Spirit, a hybrid, driverless agriculture vehicle developed by the Autonomous Tractor Corporation
The work was done by Nick Wirth, founder of Bicester-based Wirth Research. He honed the technique on the Acura ARX-02 race car which won the American Le Mans Series in 2009. The saving? The Williams F1 team at the same time spent tens of millions of pounds on two wind tunnels.
And now? Formula 1’s governing body feared the growing power of computational fluid dynamics so this season is restricting teams to 25 teraflops of number-crunching a week. “It appears this teraflop restriction has pushed the engineers, as usual, to go to the limit of the regulations and we basically had to use some old chips,” according to McLaren racing director Eric Boullier. “The consequence of this is we are not using the latest technology in terms of computing.”
Digitising cars
The latest hyped technology is the internet of things (IoT). Consumers now have internet-connected kettles and fridges. In the car world, the IoT has been around for years. BMW and Volvo pioneered the use of mobile SIM cards to connect cars to the internet. When cars crashed, a signal was pinged to the manufacturer or emergency services.
Now the European Union is mandating all cars come with an internet connection. By 2017 every new car sold in Europe will have a SIM card able to call emergency services. And most will come with a dashboard console with downloadable apps. Consulting firm Analysys Mason forecasts that 89 per cent of new cars will be app-enabled by 2024. The research suggests revenue from embedded connectivity in passenger cars will rise from $1.3 billion in 2013 to $31 billion in 2024.
Digitising of cars will change the way traffic is routed. The UK Highways Agency is a pioneer in the adoption of big data analytics techniques to smooth the flow of traffic. The agency uses a service offered by a company called INRIX. Cars fitted with an INRIX satnav, supplemented with smartphones running an app, gives INRIX a near-perfect picture of traffic flow as it moves around the country. Within a 15-second window, it is possible to see which roads are clogged and which are running smoothly. Thus when a driver asks for the quickest way from A to B, they can be given the optimum route.
Only it’s far cleverer than that. The INRIX system incorporates more than 100 other sources of data into the equation. Event listings are factored in. If Leicester City have a Champions League game against Barcelona at home on a Wednesday night, the system will anticipate the flood of traffic exiting the King Power stadium at 10pm. Weather reports, emergency services data, construction works and even Twitter chatter is included. If “M11” and “oil spill” flash up on Twitter, the system will know what’s going on.

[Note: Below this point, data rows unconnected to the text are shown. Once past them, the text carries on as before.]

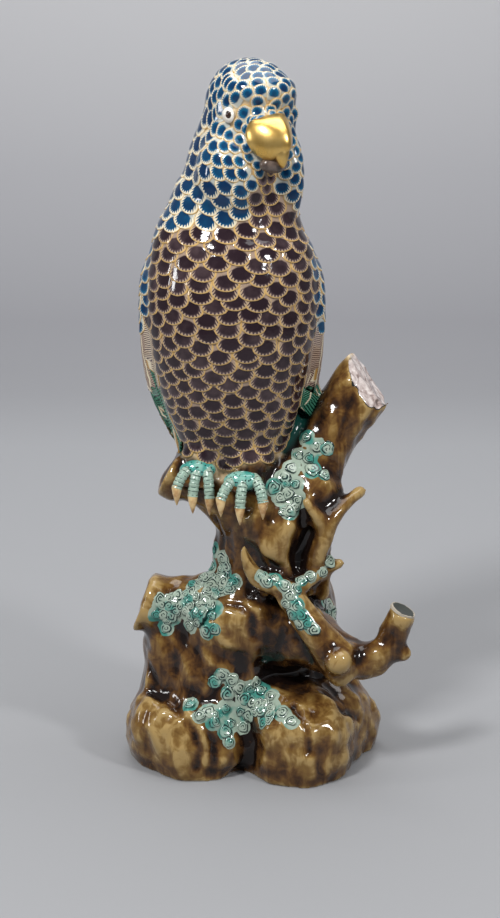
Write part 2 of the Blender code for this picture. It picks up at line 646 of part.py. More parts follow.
def main():
    for obj in list(bpy.data.objects):
        bpy.data.objects.remove(obj)
    figurine = figure_object("parrot_figurine", pieces_mesh(STUMP + BIRD))
    fuse(figurine, SOFTENING_PASSES)
    gnarl(figurine)
    bm = pieces_mesh(TRIM)
    bm.from_mesh(figurine.data)
    bm.to_mesh(figurine.data)
    bm.free()
    fuse(figurine, 1)
    lighten(figurine, TRIANGLE_BUDGET)
    paint(figurine)
    grind_foot(figurine)
    chip_branch(figurine)
    centre(figurine)
    figurine.data.shade_smooth()


main()
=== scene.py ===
"""Looks of the porcelain parrot: glazes, feather scales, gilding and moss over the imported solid.

Sizes are millimetres times MM, in the solid's own frame: +Z up, the bird's breast facing -Y.
Angles round the bird are degrees from the middle of its breast, positive on the right of the picture.
"""

import math

import bmesh
import bpy
import numpy as np
from mathutils import Matrix, Vector, noise
from mathutils.bvhtree import BVHTree


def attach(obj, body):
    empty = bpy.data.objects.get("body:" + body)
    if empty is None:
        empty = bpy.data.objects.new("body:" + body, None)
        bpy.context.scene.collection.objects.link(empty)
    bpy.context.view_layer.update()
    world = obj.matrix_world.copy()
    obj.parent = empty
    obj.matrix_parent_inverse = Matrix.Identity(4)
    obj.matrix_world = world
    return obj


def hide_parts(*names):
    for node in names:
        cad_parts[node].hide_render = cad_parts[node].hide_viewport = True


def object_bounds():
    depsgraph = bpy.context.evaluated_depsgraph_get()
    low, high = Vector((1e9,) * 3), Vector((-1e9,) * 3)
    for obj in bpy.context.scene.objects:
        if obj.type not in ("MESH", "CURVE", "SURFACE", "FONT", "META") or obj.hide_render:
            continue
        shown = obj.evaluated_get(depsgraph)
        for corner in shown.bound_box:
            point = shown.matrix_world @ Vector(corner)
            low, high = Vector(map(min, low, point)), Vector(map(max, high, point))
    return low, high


MM = 0.001
NODE = "parrot_figurine"

# Camera of the photograph: place, tilt below the horizon, and lens for a sensor height of 36 mm
CAMERA_PLACE = (-9.05 * MM, -947.15 * MM, 420 * MM)
CAMERA_TILT_DEG = 14.91
CAMERA_LENS = 71.1
SENSOR_HEIGHT = 36

# Skin of the casting under the glaze
SKIN_VOXEL = 1.25 * MM
SKIN_ROUNDS = 14
FOOT_TOP = 3.4 * MM
FOOT_FACING = -0.8
CALM_BASE = 6 * MM
COAT_ROUGHNESS = 0.04
BARK_RELIEF = 1.3 * MM
BARK_SPACING = 20 * MM
GROUND_INSET = 1.3 * MM

# Feather scales
SCALE_SAMPLES = 22000
SCALE_CLOSEST = 0.90
SCALE_ROUNDS = 6
SCALE_TILT = 0.9 * MM
SCALE_DOME = 0.22 * MM
SCALE_DEPTH = 1.0 * MM
SCALE_STROKES = 7.5
SCALE_SUNK = 0.06 * MM
SCALE_EDGE_SUNK = 0.26 * MM
SCALE_BLOCK = 2000

# The bird's trunk as level ellipses: height, middle x, middle y, half width, half depth
BIRD_PROFILE = (
    (158, -15.5, -1, 17, 15), (170, -16.5, 0, 24, 20), (178, -17, 1, 30, 26), (192, -17.5, 2, 36, 33),
    (214, -18.5, 2, 41.5, 39), (237, -18.5, 1, 45, 42), (259, -18.5, 1, 46, 43),
    (276, -18.5, 2, 44.5, 41), (288, -18.5, 3, 41.5, 37.5), (299, -17.5, 3, 36, 33),
    (320, -14, 3, 33, 32), (345, -9, 0, 26, 27), (382, -9, 0, 24, 26),
)
TAIL_PROFILE = (
    # height, then middle x, half width, and the depth that the tail lies behind
    (68, -6.5, 8, 32), (111, -10.7, 15.5, 31), (153, -15, 18, 30), (196, -18.5, 20, 29),
)
WING_PROFILE = (
    # height, then angle round the bird, distance from its middle, and half width, in millimetres
    (134, 170, 33, 8), (142, 166, 32.6, 12), (167, 152, 31, 19), (190, 140, 33, 25), (216, 127, 38, 29),
)
WING_MIDDLE = (-18.5, 3)
WING_TIP_HEIGHTS = (134, 222)
WING_TIP_DEPTHS = (-6, 8)
TAIL_HEIGHTS = (68, 200)
TAIL_FRONT = 28 * MM
BEAK_ROOT = Vector((2 * MM, -27 * MM, 343 * MM))
EYE_PLACE = Vector((-19.9 * MM, -23.9 * MM, 352.7 * MM))
FAR_EYE_PLACE = Vector((13.2 * MM, -4.9 * MM, 352.7 * MM))
THROAT_PLACE = Vector((4 * MM, -30 * MM, 326.5 * MM))
BARE_PLACES = ((Vector((3 * MM, -33 * MM, 340 * MM)), 12.5), (THROAT_PLACE, 6.0), (EYE_PLACE, 5.2),
               (FAR_EYE_PLACE, 5.2))
WING_EDGE_DEG = 77
WING_GAP = 5
PLUME_TOP = 214 * MM
BIRD_LOWEST = 160
BIRD_SHARE = 1.22
BIRD_SHARE_BACK = 1.05
BIRD_SHARES_RIGHT = ((170, 195, 210), (1.05, 1.13, 1.26))
STUMP_HIGHEST = 223

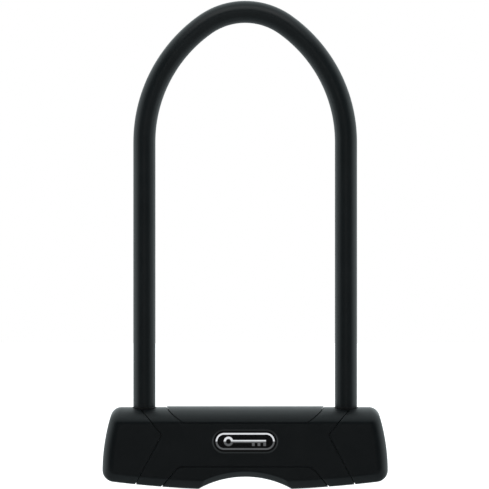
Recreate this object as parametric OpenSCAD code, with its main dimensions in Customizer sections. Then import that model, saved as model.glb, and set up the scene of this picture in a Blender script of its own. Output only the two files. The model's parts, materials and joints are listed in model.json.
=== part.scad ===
// U lock with a lift-out shackle, double bolting and a disc detainer cylinder.
// Millimetres. +X runs along the lock body, the badge faces -Y and the shackle stands up +Z.
// The origin is under the middle of the lock body, level with its lowest points.
// The rest pose is closed with the bolts drawn back, so the shackle is free to lift.

/* [Shackle] */
// Diameter of the bare steel bar
bar_d = 12; // [11.5:0.5:12.5]
// Thickness of the soft coating on the bar
coating_t = 0.5; // [0.4:0.1:0.6]
// Clear width between the coated legs
inside_w = 108; // [106:1:110]
// Clear height from the crown of the body to the inside of the bow
inside_h = 230.8; // [150:0.1:320]
// Radius of the bow's long side arcs, on the bar's centreline
bow_side_r = 86.5; // [80:0.5:92]
// Angle that each side arc turns through
bow_side_sweep = 56.2; // [50:0.1:60]

/* [Lock body] */
// Width of the lock body at its widest
body_w = 171; // [170:0.1:174]
// Height of the crown above the lowest points
crown_z = 48.8; // [48.6:0.1:50]
// Depth of the lock body, front to back
body_depth = 34; // [34:0.1:36]
// Height at which the curved crown meets the flat front
crease_z = 39.6; // [39.2:0.1:40]
// Height of the chamfered band along the bottom edge
band_h = 4.8; // [3:0.1:6]
// Gap along the seams between covers
seam_gap = 0.4; // [0.2:0.1:0.6]

/* [Key recess] */
// Radius of the arched recess under the body
arch_r = 57.4; // [54:0.1:62]
// Height of the top of the arch
arch_top_z = 7.26; // [7:0.01:7.4]

/* [Badge] */
// Length of the badge recess
badge_l = 38.4; // [37:0.1:42]
// Height of the badge recess
badge_h = 12.5; // [12:0.1:14.5]
// Height of the badge's centre
badge_z = 28.6; // [27:0.1:29]

/* [Mechanism] */
// Travel of each bolt
bolt_throw = 4; // [3.6:0.1:4]
// Number of detainer discs
disc_count = 8; // [6:1:8]
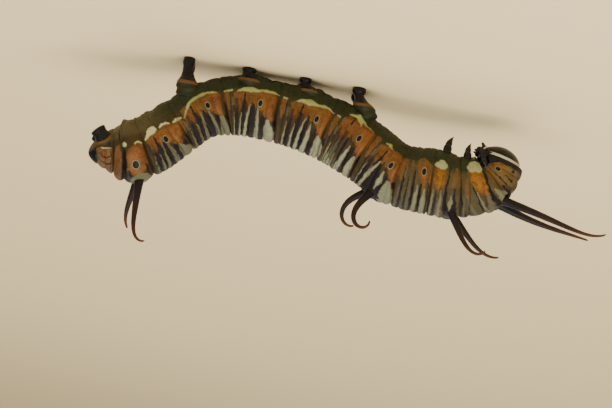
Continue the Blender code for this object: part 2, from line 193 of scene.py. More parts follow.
# Stripes of single places, layer by layer from tail to head: points (distance, angle, half width)
SPECIAL_STRIPES = {
    "orange": (
        ((1.7, 10, 0.3), (1.6, 30, 0.3)), ((3.22, 14, 0.12), (3.2, 42, 0.26), (3.15, 72, 0.2)),
        ((4.97, 13, 0.62), (4.87, 20, 0.9), (4.8, 31, 0.97), (4.72, 44, 0.9), (4.68, 55, 0.55)),
        ((6.5, 2, 0.2), (7.1, 4, 0.4), (7.5, 10, 0.55)), ((8.9, 2, 0.5), (9.7, 8, 0.5), (9.6, 24, 0.35)),
        ((28.62, -27, 0.2), (28.6, 4, 0.18)), ((29.45, -26, 0.16), (29.5, 8, 0.14)),
        ((38.5, -9, 0.5), (38.55, 4, 0.52), (38.65, 25, 0.16)),
        ((39.2, -4, 0.06), (39.3, 20, 0.12), (39.42, 33, 0.05)),
        ((40.1, -12, 0.6), (40.22, 0, 0.66), (40.27, 11, 0.58), (40.42, 20, 0.32), (40.52, 27, 0.08)),
        ((43.95, -18, 0.72), (44.28, 0, 0.82), (44.6, 15, 0.66), (44.82, 28, 0.34)),
        ((44.5, -15, 0.55), (44.7, 4, 0.46)), ((47.3, -20, 0.3), (47.4, 6, 0.34)),
    ),
    "rust": (
        ((1.2, 5, 0.7), (1.5, 60, 0.9), (1.9, 90, 1.0)), ((2.2, 6, 0.3), (2.3, 84, 0.4)),
        ((3.2, 0, 0.15), (3.15, 20, 0.38), (3.12, 60, 0.42), (3.0, 90, 0.45)),
        ((5.45, 4, 0.32), (5.5, 42, 0.3)), ((10.25, 4, 0.25), (10.6, 12, 0.3)),
        ((36.0, -18, 0.14), (36.1, 10, 0.1)), ((36.6, -20, 0.08), (36.65, 6, 0.06)),
        ((37.2, -20, 0.1), (37.2, -5, 0.06)), ((38.3, -18, 0.6), (38.5, -10, 0.7)),
        ((41.95, -21, 0.16), (41.9, -5, 0.32), (41.82, 14, 0.16)), ((42.35, -4, 0.05), (42.4, 24, 0.05)),
        ((43.1, -4, 0.08), (43.12, 10, 0.22), (43.2, 25, 0.22), (43.3, 38, 0.07)),
        ((45.85, -24, 0.16), (45.85, 10, 0.16)), ((46.1, -26, 0.4), (46.2, 32, 0.4)),
        ((46.3, -16, 0.2), (46.4, 10, 0.14)), ((47.1, -28, 0.62), (47.15, 50, 0.62)),
    ),
    "black": (
        ((1.0, 42, 0.07), (1.8, 55, 0.12), (2.4, 44, 0.07)),
        ((1.1, 14, 0.05), (1.8, 33, 0.1), (2.5, 22, 0.05)),
        ((2.3, -15, 0.05), (2.5, 30, 0.06), (2.3, 75, 0.05)),
        ((3.2, -40, 0.05), (3.3, -18, 0.1), (3.5, -6, 0.05)),
        ((3.84, 8, 0.08), (3.8, 30, 0.15), (3.72, 60, 0.16), (3.7, 90, 0.16)),
        ((4.05, 50, 0.05), (4.15, 68, 0.14), (4.5, 82, 0.3)),
        ((5.52, 45, 0.08), (5.6, 66, 0.12), (5.5, 90, 0.14)),
        ((24.85, 6, 0.06), (24.68, 25, 0.28), (24.6, 60, 0.32), (24.55, 90, 0.3)),
        ((26.0, 22, 0.12), (26.0, 36, 0.24), (25.92, 90, 0.26)),
        ((30.62, 20, 0.12), (30.68, 36, 0.26), (30.62, 90, 0.2)),
        ((34.1, 12, 0.08), (34.1, 30, 0.36), (34.08, 58, 0.5), (34.5, 74, 0.45)),
        ((35.15, 24, 0.08), (35.2, 33, 0.18), (35.05, 58, 0.25), (34.8, 74, 0.4)),
        ((36.6, 10, 0.04), (36.62, 90, 0.09)), ((37.05, 10, 0.04), (37.07, 90, 0.09)),
        ((37.6, -4, 0.05), (37.62, 30, 0.13), (37.55, 90, 0.12)),
        ((38.37, 19, 0.09), (38.37, 40, 0.17), (38.4, 90, 0.14)),
        ((39.15, 15, 0.06), (39.28, 40, 0.11), (39.35, 90, 0.1)),
        ((40.2, 26, 0.05), (40.28, 48, 0.13), (40.35, 90, 0.14)),
        ((41.1, -26, 0.04), (41.15, 0, 0.08), (41.08, 20, 0.1), (41.22, 45, 0.18), (41.65, 74, 0.36)),
        ((42.5, 28, 0.05), (42.9, 60, 0.1), (43.2, 90, 0.1)),
        ((43.6, 6, 0.03), (44.15, 36, 0.07), (44.65, 88, 0.1)),
        ((45.15, -32, 0.12), (45.2, -5, 0.19), (45.12, 12, 0.08), (45.3, 50, 0.2), (45.6, 74, 0.4)),
        ((46.45, -20, 0.03), (46.5, 40, 0.06)), ((46.98, 18, 0.04), (46.95, 46, 0.08)),
        ((47.62, 34, 0.13), (47.6, 38, 0.12)), ((48.02, -90, 0.2), (48.02, 0, 0.16), (48.02, 90, 0.2)),
    ),
    "white": (
        ((4.75, 65, 0.4), (4.85, 74, 0.78), (4.9, 90, 0.85)),
        ((9.3, 50, 0.32), (9.8, 66, 0.62), (10.0, 90, 0.72)),
        ((14.82, 34, 0.34), (14.9, 60, 0.68), (14.88, 90, 0.72)),
        ((25.22, 15, 0.06), (25.32, 38, 0.27), (25.22, 66, 0.31), (25.1, 90, 0.32)),
        ((26.52, 35, 0.26), (26.85, 48, 0.6), (26.95, 66, 0.68), (26.8, 90, 0.56)),
        ((28.16, 30, 0.05), (28.12, 50, 0.09), (28.1, 90, 0.07)),
        ((28.5, 42, 0.05), (28.46, 60, 0.15), (28.42, 90, 0.16)),
        ((28.84, 48, 0.05), (28.8, 64, 0.14), (28.78, 90, 0.15)),
        ((29.15, 44, 0.04), (29.12, 62, 0.11), (29.12, 90, 0.13)),
        ((30.22, 18, 0.06), (30.12, 38, 0.22), (30.0, 68, 0.3), (29.92, 90, 0.3)),
        ((31.2, 32, 0.16), (31.15, 50, 0.36), (31.2, 90, 0.33)),
        ((33.86, 8, 0.06), (33.66, 28, 0.16), (33.46, 60, 0.17), (33.38, 90, 0.17)),
        ((34.72, 20, 0.1), (34.78, 40, 0.24), (34.7, 60, 0.03)),
        ((35.48, 34, 0.2), (35.58, 48, 0.4), (35.66, 65, 0.5), (35.66, 90, 0.52)),
        ((38.08, 22, 0.07), (38.0, 40, 0.19), (37.92, 90, 0.2)),
        ((38.82, 28, 0.1), (38.86, 48, 0.32), (38.9, 90, 0.34)),
        ((39.85, 25, 0.06), (39.93, 50, 0.12), (40.0, 90, 0.12)),
        ((40.66, 24, 0.06), (40.75, 42, 0.16), (40.8, 60, 0.18), (40.85, 90, 0.2)),
        ((41.7, 30, 0.07), (41.74, 46, 0.21), (41.8, 61, 0.05)),
        ((44.05, 22, 0.05), (44.4, 46, 0.1), (44.85, 90, 0.1)),
        ((45.55, 26, 0.06), (45.8, 44, 0.24), (45.95, 58, 0.33), (46.0, 66, 0.2)),
        ((46.45, 70, 0.2), (46.5, 90, 0.26)),
    ),
    "grey": (
        ((27.9, 60, 0.05), (27.95, 90, 0.1)),
        ((28.8, 20, 0.08), (28.78, 34, 0.28), (28.76, 48, 0.36), (28.75, 62, 0.1)),
        ((29.5, 55, 0.04), (29.48, 70, 0.1), (29.45, 90, 0.12)), ((36.42, 16, 0.03), (36.42, 90, 0.09)),
        ((36.83, 20, 0.03), (36.85, 90, 0.1)), ((37.3, 18, 0.05), (37.35, 90, 0.12)),
        ((42.8, 30, 0.05), (42.95, 88, 0.1)), ((43.15, 30, 0.05), (43.6, 60, 0.14), (44.1, 90, 0.14)),
        ((44.9, 34, 0.06), (45.05, 58, 0.2), (45.15, 90, 0.2)),
    ),
    "mark": (
        ((9.75, 40, 0.16), (9.95, 50, 0.2)), ((27.3, 33, 0.2), (27.45, 41, 0.18)),
        ((28.62, 14, 0.06), (28.62, 50, 0.04)), ((29.1, -31, 0.05), (29.1, -18, 0.08)),
        ((29.1, 10, 0.07), (29.08, 46, 0.05)), ((29.62, 8, 0.1), (29.6, 34, 0.12), (29.62, 70, 0.05)),
        ((31.68, 28, 0.14), (31.75, 38, 0.14)), ((34.45, 64, 0.3), (34.8, 76, 0.6), (34.83, 84, 0.5)),
        ((35.9, 32, 0.18), (35.98, 40, 0.16)), ((41.9, 16, 0.06), (42.05, 45, 0.15), (41.9, 74, 0.36)),
        ((46.15, 30, 0.06), (46.32, 58, 0.12), (45.85, 76, 0.36)),
    ),
    "cream": (
        ((1.35, -7, 0.05), (1.6, 0, 0.13), (2.4, 4, 0.06)), ((3.87, -3, 0.22), (3.87, 0, 0.22)),
        ((4.95, 1, 0.07), (5.3, -1, 0.13), (5.62, 3, 0.07)),
        ((6.15, -1, 0.1), (6.55, -6, 0.24), (6.95, -10, 0.4), (7.4, -12, 0.44)),
        ((8.15, -9, 0.1), (8.6, -11, 0.2), (8.95, -9, 0.16), (9.3, -5, 0.07)),
        ((9.7, -3, 0.12), (10.1, -4, 0.2), (10.6, -2, 0.12)),
        ((10.9, 1, 0.05), (11.4, -10, 0.11), (12.0, -19, 0.17), (12.6, -24, 0.24),
         (13.3, -25, 0.22), (14.0, -24, 0.18), (14.6, -20, 0.13), (15.05, -16.5, 0.05)),
        ((15.75, -18, 0.1), (16.45, -18, 0.1)),
        ((28.45, -33, 0.07), (28.9, -35, 0.18), (29.35, -37, 0.28),
         (29.7, -33, 0.28), (30.0, -25, 0.12), (30.0, -21, 0.04)),
        ((29.8, -35, 0.15), (30.5, -31, 0.1), (31.4, -28.5, 0.04)),
        ((33.1, -24, 0.08), (33.5, -28, 0.27), (33.55, -25, 0.21), (33.95, -24, 0.08)),
        ((39.82, -21, 0.38), (40.45, -21, 0.38), (40.15, -28, 0.38)), ((43.3, -63, 0.04), (44.4, -61, 0.08)),
        ((43.75, -29, 0.6), (44.0, -38, 0.66), (44.35, -40, 0.68), (44.5, -29, 0.62)),
    ),
}
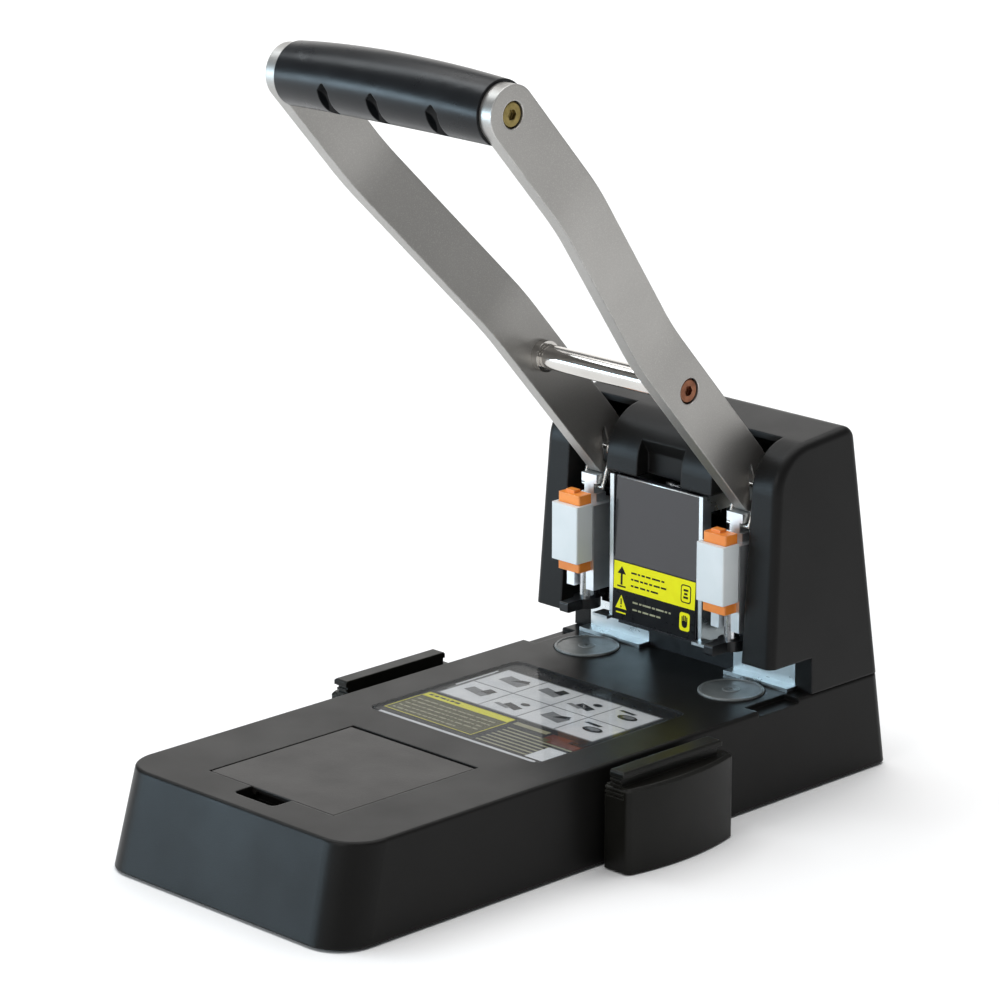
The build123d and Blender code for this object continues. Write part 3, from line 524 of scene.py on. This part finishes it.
def bin_rim():
    """The bright bead along the top front edge of the chip bin."""
    rim_y, rim_z, radius, steps = -0.35, 116.25, 0.55, 8
    circle = ring(radius, steps)
    points = [tuple(at(x, rim_y + a, rim_z + b)) for x in (-BIN_HALF, BIN_HALF) for a, b in circle]
    faces = [(k, (k + 1) % steps, steps + (k + 1) % steps, steps + k) for k in range(steps)]
    faces += [tuple(reversed(range(steps))), tuple(range(steps, 2 * steps))]
    mesh = bpy.data.meshes.new("bin_rim_bead")
    mesh.from_pydata(points, [], faces)
    mesh.materials.append(ZINC)
    mesh.shade_smooth()
    piece = put("bin_rim_bead", mesh)
    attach(piece, "chip_bin")


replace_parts(label_card(), "label_card")
bin_strip()
bin_rim()


# ---- floor, lights and camera -------------------------------------------
WORLD_STRENGTH = 0.24
FLOOR_HALF = 14.0
EYE, LOOK = Vector((1.17317, -1.16604, 0.60584)), Vector((0.0, -0.00315, 0.1287))


def aim(piece, place, target):
    """Stand a lamp or the camera at place, facing target."""
    place = Vector(place)
    turn = (Vector(target) - place).to_track_quat("-Z", "Y")
    piece.matrix_world = Matrix.Translation(place) @ turn.to_matrix().to_4x4()


def floor():
    paper = Shader("floor_paper", rough=0.9)
    grey = (0.86, 0.86, 0.86)
    paper.drive("Base Color", paper.mix(paper.noise(3.0), grey, tuple(c * 1.02 for c in grey)))
    mesh = bpy.data.meshes.new("floor")
    corners = [(-FLOOR_HALF, -FLOOR_HALF), (FLOOR_HALF, -FLOOR_HALF), (FLOOR_HALF, FLOOR_HALF),
               (-FLOOR_HALF, FLOOR_HALF)]
    mesh.from_pydata([(x, y, 0) for x, y in corners], [], [(0, 1, 2, 3)])
    mesh.materials.append(paper.mat)
    put("floor", mesh)


def sky_panel(power, angle, lean):
    """A very wide, soft light from above, the same all over the floor."""
    light = bpy.data.lights.new("sky_panel", "SUN")
    light.energy, light.angle = power, angle
    put("sky_panel", light).rotation_euler = lean


def lamp(name, place, target, size, power, color=(1, 1, 1)):
    """A rectangular soft box at place that faces target."""
    light = bpy.data.lights.new(name, "AREA")
    light.shape = "RECTANGLE"
    light.size, light.size_y = size
    light.energy = power
    light.color = color
    aim(put(name, light), place, target)


def camera():
    data = bpy.data.cameras.new("camera")
    data.lens, data.sensor_width = 160.6, 36.0
    data.clip_start, data.clip_end = 0.05, 60.0
    piece = put("camera", data)
    aim(piece, EYE, LOOK)
    bpy.context.scene.camera = piece


def world():
    """An even, dim light from all round."""
    sky = bpy.data.worlds.new("studio")
    sky.use_nodes = True
    background = sky.node_tree.nodes["Background"]
    background.inputs["Color"].default_value = (0.97, 0.98, 1.0, 1.0)
    background.inputs["Strength"].default_value = WORLD_STRENGTH
    bpy.context.scene.world = sky


floor()
lamp("wall_box", place=(-1.7, 1.9, 0.75), target=(0.0, 0.0, 0.1), size=(2.6, 1.5), power=13.0,
     color=(1.0, 0.985, 0.96))
lamp("front_box", place=(-1.25, -1.5, 0.2), target=(0, -0.1, 0.02), size=(1.2, 0.36), power=16.0,
     color=(0.62, 0.84, 1.0))
lamp("key_box", place=(-1.35, -0.4, 1.85), target=(0, -0.05, 0.25), size=(0.5, 1.3), power=10.0,
     color=(0.9, 0.96, 1.0))
lamp("fill_box", place=(0.1, -2.4, 1.3), target=(0, 0.0, 0.1), size=(1.4, 1.0), power=18.0)
sky_panel(power=2.7, angle=1.25, lean=(-0.18, -0.12, 0.0))
world()
camera()
bpy.context.scene.view_settings.view_transform = "Standard"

The power of this sort of technology prompted Google to splash a billion dollars on Waze, an Israeli traffic-mapping service. Now other industries are piggy-backing on traffic mapping. The advertising market, for example, relies on counting “eyeballs” passing each street billboard. How to calculate this? The solution is to use traffic apps to see vehicle movements in real time. Thus, billboard owners can charge for each car that passes.
Rio de Janeiro in Brazil is using data from Waze to adjust public transport routes. The technology means it can understand journey planning in a way which old-fashioned car counting never could. And we are seeing estate agents use true-life journey times to market houses. It is more helpful to say a property is 20 minutes away from a train station than 12 miles. Traffic data can ensure the claim is accurate.
The automotive sector has vast revenues – global sales hit $3.3 trillion in 2014, according to consultancy Oliver Wyman – and relentless pressure to innovate. These dynamics will ensure it leads the digital world. New entrants may push the industry even further. Apple is rumoured to be launching an electric car. Tesla founder Elon Musk says it’s an “open secret”, adding: “It’s pretty hard to hide something if you hire over a thousand engineers to do it.”
Digital engineers in all sectors will be closely watching the automotive industry for many years to come.
HITTING BACK AT THE CAR HACKERS
A clever bit of investigative journalism by WIRED magazine in 2015 triggered mass panic in the car sector. WIRED’s Andy Greenberg agreed to drive a Jeep Cherokee in downtown St Louis, while two security researchers, Chris Valasek and Charlie Miller, tried to seize remote control of the vehicle via its internet connection.
Mid-journey, Mr Greenberg lost control of the car. “I spun the control knob left and hit the power button, to no avail,” he wrote. “Then the windshield wipers turned on and wiper fluid blurred the glass.” Soon the hackers cut the power to bring the car to a halt. “The experiment had ceased to be fun.”
The industry was also unamused. The hack triggered deep musings on the future of the industry. What does it mean when a malefactor with a laptop can seize control of a car, potentially turning it into a guided missile?
US defence agency DARPA has demonstrated precisely how it can weaponise hacked cars. So far there has been no real-world hacking. Solutions to hacking may include frequent over-the-air security updates, bank-level encryption and manual overrides. Until the industry proves it can deliver security from hackers, the digital transformation of the industry could be put on hold.